Stored items:
________________________

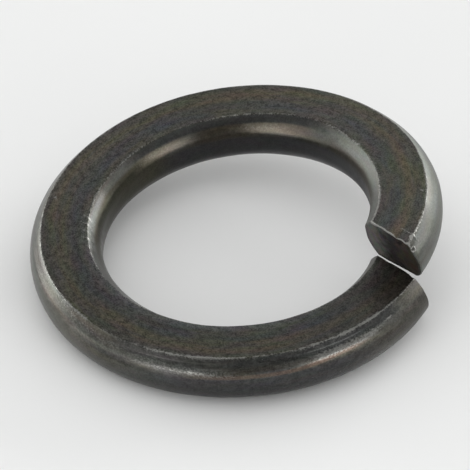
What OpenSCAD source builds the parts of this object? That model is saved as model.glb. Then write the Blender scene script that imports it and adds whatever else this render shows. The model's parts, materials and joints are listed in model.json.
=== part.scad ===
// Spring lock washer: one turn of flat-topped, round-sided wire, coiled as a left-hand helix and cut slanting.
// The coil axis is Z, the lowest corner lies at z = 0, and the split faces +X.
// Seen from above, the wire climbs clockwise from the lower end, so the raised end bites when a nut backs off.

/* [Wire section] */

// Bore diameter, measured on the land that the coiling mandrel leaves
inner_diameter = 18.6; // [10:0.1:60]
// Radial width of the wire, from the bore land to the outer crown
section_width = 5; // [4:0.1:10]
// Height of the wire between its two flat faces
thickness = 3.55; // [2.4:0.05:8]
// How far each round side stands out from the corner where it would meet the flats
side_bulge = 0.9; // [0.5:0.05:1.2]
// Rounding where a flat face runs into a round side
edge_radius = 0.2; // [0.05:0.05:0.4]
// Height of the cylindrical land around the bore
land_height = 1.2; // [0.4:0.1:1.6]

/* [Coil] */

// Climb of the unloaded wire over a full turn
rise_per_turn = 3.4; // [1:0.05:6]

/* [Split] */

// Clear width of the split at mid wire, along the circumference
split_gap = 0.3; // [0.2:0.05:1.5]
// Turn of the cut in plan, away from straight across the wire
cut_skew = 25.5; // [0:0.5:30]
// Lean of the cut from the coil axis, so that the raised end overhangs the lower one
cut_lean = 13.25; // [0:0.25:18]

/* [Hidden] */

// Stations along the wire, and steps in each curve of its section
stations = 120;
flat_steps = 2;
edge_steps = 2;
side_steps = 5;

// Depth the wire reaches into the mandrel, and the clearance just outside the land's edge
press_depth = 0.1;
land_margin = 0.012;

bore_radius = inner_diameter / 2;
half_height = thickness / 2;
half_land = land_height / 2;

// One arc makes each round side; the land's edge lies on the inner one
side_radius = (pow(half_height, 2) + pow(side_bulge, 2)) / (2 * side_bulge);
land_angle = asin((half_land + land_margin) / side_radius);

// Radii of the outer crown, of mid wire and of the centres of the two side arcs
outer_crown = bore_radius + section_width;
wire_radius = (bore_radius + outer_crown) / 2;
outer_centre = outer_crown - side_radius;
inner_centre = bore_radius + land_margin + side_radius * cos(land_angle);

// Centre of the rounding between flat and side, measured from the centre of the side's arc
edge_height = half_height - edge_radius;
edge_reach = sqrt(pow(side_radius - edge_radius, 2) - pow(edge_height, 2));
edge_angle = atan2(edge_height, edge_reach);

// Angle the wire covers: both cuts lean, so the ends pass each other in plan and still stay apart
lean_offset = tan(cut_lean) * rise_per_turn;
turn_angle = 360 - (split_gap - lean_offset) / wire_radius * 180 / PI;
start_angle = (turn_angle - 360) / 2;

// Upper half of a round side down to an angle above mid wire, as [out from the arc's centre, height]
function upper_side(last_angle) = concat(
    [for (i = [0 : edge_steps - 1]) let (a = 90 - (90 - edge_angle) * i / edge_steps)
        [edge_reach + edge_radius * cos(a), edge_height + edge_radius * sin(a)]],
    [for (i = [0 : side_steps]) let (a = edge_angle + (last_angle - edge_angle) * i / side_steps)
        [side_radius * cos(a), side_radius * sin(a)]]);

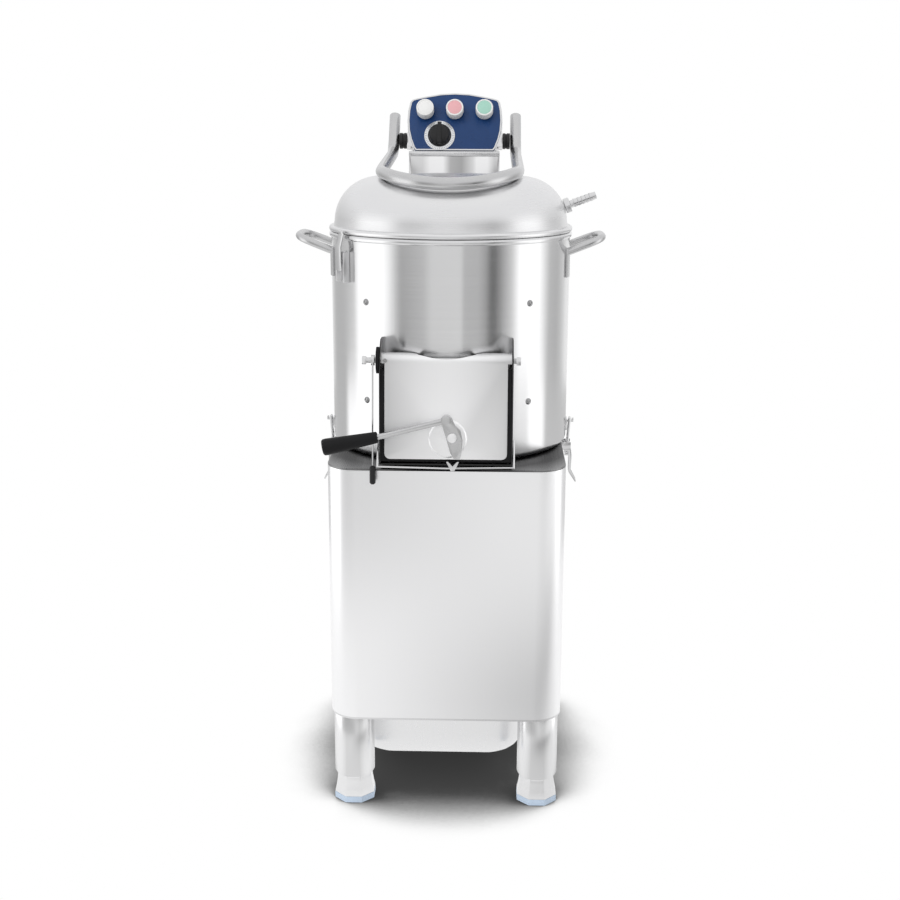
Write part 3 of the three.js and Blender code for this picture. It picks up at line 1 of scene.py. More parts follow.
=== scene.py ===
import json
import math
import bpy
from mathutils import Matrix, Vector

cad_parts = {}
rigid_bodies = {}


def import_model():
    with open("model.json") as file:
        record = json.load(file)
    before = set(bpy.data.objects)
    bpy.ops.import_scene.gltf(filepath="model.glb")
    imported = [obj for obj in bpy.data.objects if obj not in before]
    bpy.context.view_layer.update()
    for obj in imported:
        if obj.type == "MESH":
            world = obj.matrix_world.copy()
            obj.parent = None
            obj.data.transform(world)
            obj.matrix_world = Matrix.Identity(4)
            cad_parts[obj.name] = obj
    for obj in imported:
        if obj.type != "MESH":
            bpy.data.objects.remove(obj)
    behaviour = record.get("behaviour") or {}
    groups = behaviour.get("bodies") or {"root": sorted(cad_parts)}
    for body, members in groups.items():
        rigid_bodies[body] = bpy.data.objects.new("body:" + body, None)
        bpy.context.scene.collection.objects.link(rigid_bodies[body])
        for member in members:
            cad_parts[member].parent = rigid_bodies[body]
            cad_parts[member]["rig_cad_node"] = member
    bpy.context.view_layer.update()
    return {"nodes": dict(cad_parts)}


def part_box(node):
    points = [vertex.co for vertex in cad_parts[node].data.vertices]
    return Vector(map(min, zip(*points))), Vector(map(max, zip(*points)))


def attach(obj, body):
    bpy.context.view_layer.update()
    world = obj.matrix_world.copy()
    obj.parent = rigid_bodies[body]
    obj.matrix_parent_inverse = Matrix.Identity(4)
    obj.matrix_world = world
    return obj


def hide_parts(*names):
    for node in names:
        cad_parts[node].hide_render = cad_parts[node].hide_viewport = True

________________________

Task goal >>
Write out the records shown above, exactly as they appear.

The response >>
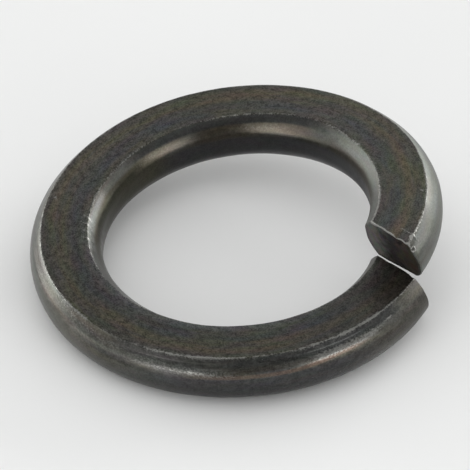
What OpenSCAD source builds the parts of this object? That model is saved as model.glb. Then write the Blender scene script that imports it and adds whatever else this render shows. The model's parts, materials and joints are listed in model.json.
=== part.scad ===
// Spring lock washer: one turn of flat-topped, round-sided wire, coiled as a left-hand helix and cut slanting.
// The coil axis is Z, the lowest corner lies at z = 0, and the split faces +X.
// Seen from above, the wire climbs clockwise from the lower end, so the raised end bites when a nut backs off.

/* [Wire section] */

// Bore diameter, measured on the land that the coiling mandrel leaves
inner_diameter = 18.6; // [10:0.1:60]
// Radial width of the wire, from the bore land to the outer crown
section_width = 5; // [4:0.1:10]
// Height of the wire between its two flat faces
thickness = 3.55; // [2.4:0.05:8]
// How far each round side stands out from the corner where it would meet the flats
side_bulge = 0.9; // [0.5:0.05:1.2]
// Rounding where a flat face runs into a round side
edge_radius = 0.2; // [0.05:0.05:0.4]
// Height of the cylindrical land around the bore
land_height = 1.2; // [0.4:0.1:1.6]

/* [Coil] */

// Climb of the unloaded wire over a full turn
rise_per_turn = 3.4; // [1:0.05:6]

/* [Split] */

// Clear width of the split at mid wire, along the circumference
split_gap = 0.3; // [0.2:0.05:1.5]
// Turn of the cut in plan, away from straight across the wire
cut_skew = 25.5; // [0:0.5:30]
// Lean of the cut from the coil axis, so that the raised end overhangs the lower one
cut_lean = 13.25; // [0:0.25:18]

/* [Hidden] */

// Stations along the wire, and steps in each curve of its section
stations = 120;
flat_steps = 2;
edge_steps = 2;
side_steps = 5;

// Depth the wire reaches into the mandrel, and the clearance just outside the land's edge
press_depth = 0.1;
land_margin = 0.012;

bore_radius = inner_diameter / 2;
half_height = thickness / 2;
half_land = land_height / 2;

// One arc makes each round side; the land's edge lies on the inner one
side_radius = (pow(half_height, 2) + pow(side_bulge, 2)) / (2 * side_bulge);
land_angle = asin((half_land + land_margin) / side_radius);

// Radii of the outer crown, of mid wire and of the centres of the two side arcs
outer_crown = bore_radius + section_width;
wire_radius = (bore_radius + outer_crown) / 2;
outer_centre = outer_crown - side_radius;
inner_centre = bore_radius + land_margin + side_radius * cos(land_angle);

// Centre of the rounding between flat and side, measured from the centre of the side's arc
edge_height = half_height - edge_radius;
edge_reach = sqrt(pow(side_radius - edge_radius, 2) - pow(edge_height, 2));
edge_angle = atan2(edge_height, edge_reach);

// Angle the wire covers: both cuts lean, so the ends pass each other in plan and still stay apart
lean_offset = tan(cut_lean) * rise_per_turn;
turn_angle = 360 - (split_gap - lean_offset) / wire_radius * 180 / PI;
start_angle = (turn_angle - 360) / 2;

// Upper half of a round side down to an angle above mid wire, as [out from the arc's centre, height]
function upper_side(last_angle) = concat(
    [for (i = [0 : edge_steps - 1]) let (a = 90 - (90 - edge_angle) * i / edge_steps)
        [edge_reach + edge_radius * cos(a), edge_height + edge_radius * sin(a)]],
    [for (i = [0 : side_steps]) let (a = edge_angle + (last_angle - edge_angle) * i / side_steps)
        [side_radius * cos(a), side_radius * sin(a)]]);

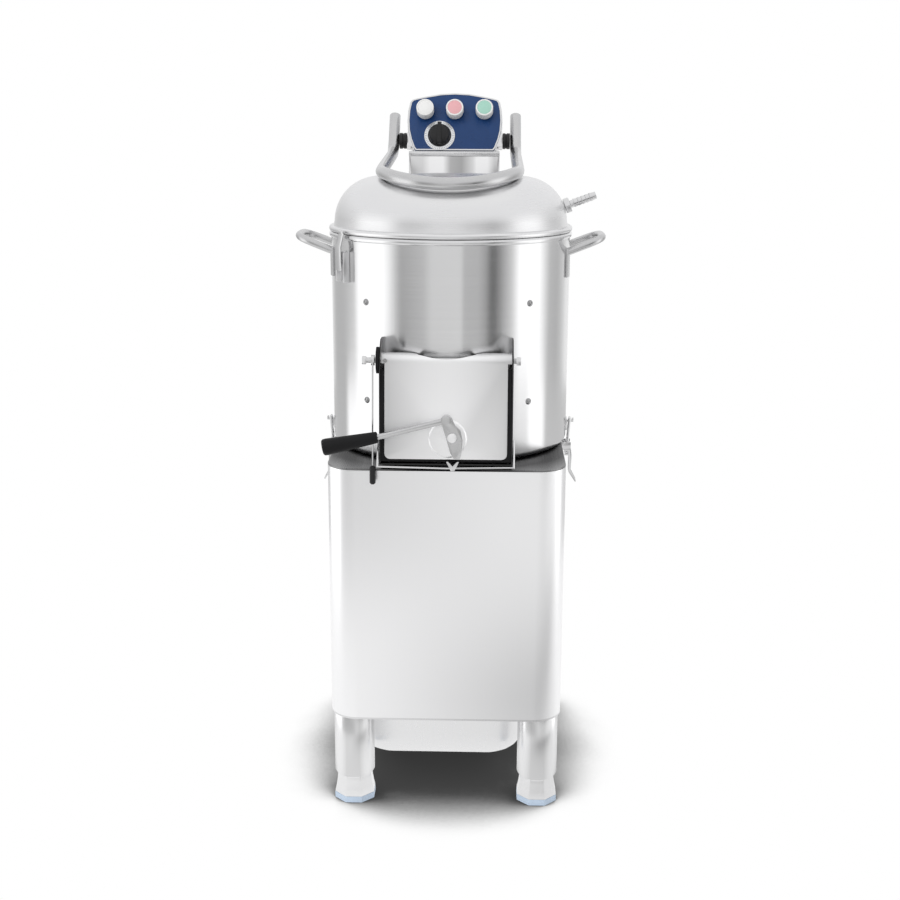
Write part 3 of the three.js and Blender code for this picture. It picks up at line 1 of scene.py. More parts follow.
=== scene.py ===
import json
import math
import bpy
from mathutils import Matrix, Vector

cad_parts = {}
rigid_bodies = {}


def import_model():
    with open("model.json") as file:
        record = json.load(file)
    before = set(bpy.data.objects)
    bpy.ops.import_scene.gltf(filepath="model.glb")
    imported = [obj for obj in bpy.data.objects if obj not in before]
    bpy.context.view_layer.update()
    for obj in imported:
        if obj.type == "MESH":
            world = obj.matrix_world.copy()
            obj.parent = None
            obj.data.transform(world)
            obj.matrix_world = Matrix.Identity(4)
            cad_parts[obj.name] = obj
    for obj in imported:
        if obj.type != "MESH":
            bpy.data.objects.remove(obj)
    behaviour = record.get("behaviour") or {}
    groups = behaviour.get("bodies") or {"root": sorted(cad_parts)}
    for body, members in groups.items():
        rigid_bodies[body] = bpy.data.objects.new("body:" + body, None)
        bpy.context.scene.collection.objects.link(rigid_bodies[body])
        for member in members:
            cad_parts[member].parent = rigid_bodies[body]
            cad_parts[member]["rig_cad_node"] = member
    bpy.context.view_layer.update()
    return {"nodes": dict(cad_parts)}


def part_box(node):
    points = [vertex.co for vertex in cad_parts[node].data.vertices]
    return Vector(map(min, zip(*points))), Vector(map(max, zip(*points)))


def attach(obj, body):
    bpy.context.view_layer.update()
    world = obj.matrix_world.copy()
    obj.parent = rigid_bodies[body]
    obj.matrix_parent_inverse = Matrix.Identity(4)
    obj.matrix_world = world
    return obj


def hide_parts(*names):
    for node in names:
        cad_parts[node].hide_render = cad_parts[node].hide_viewport = True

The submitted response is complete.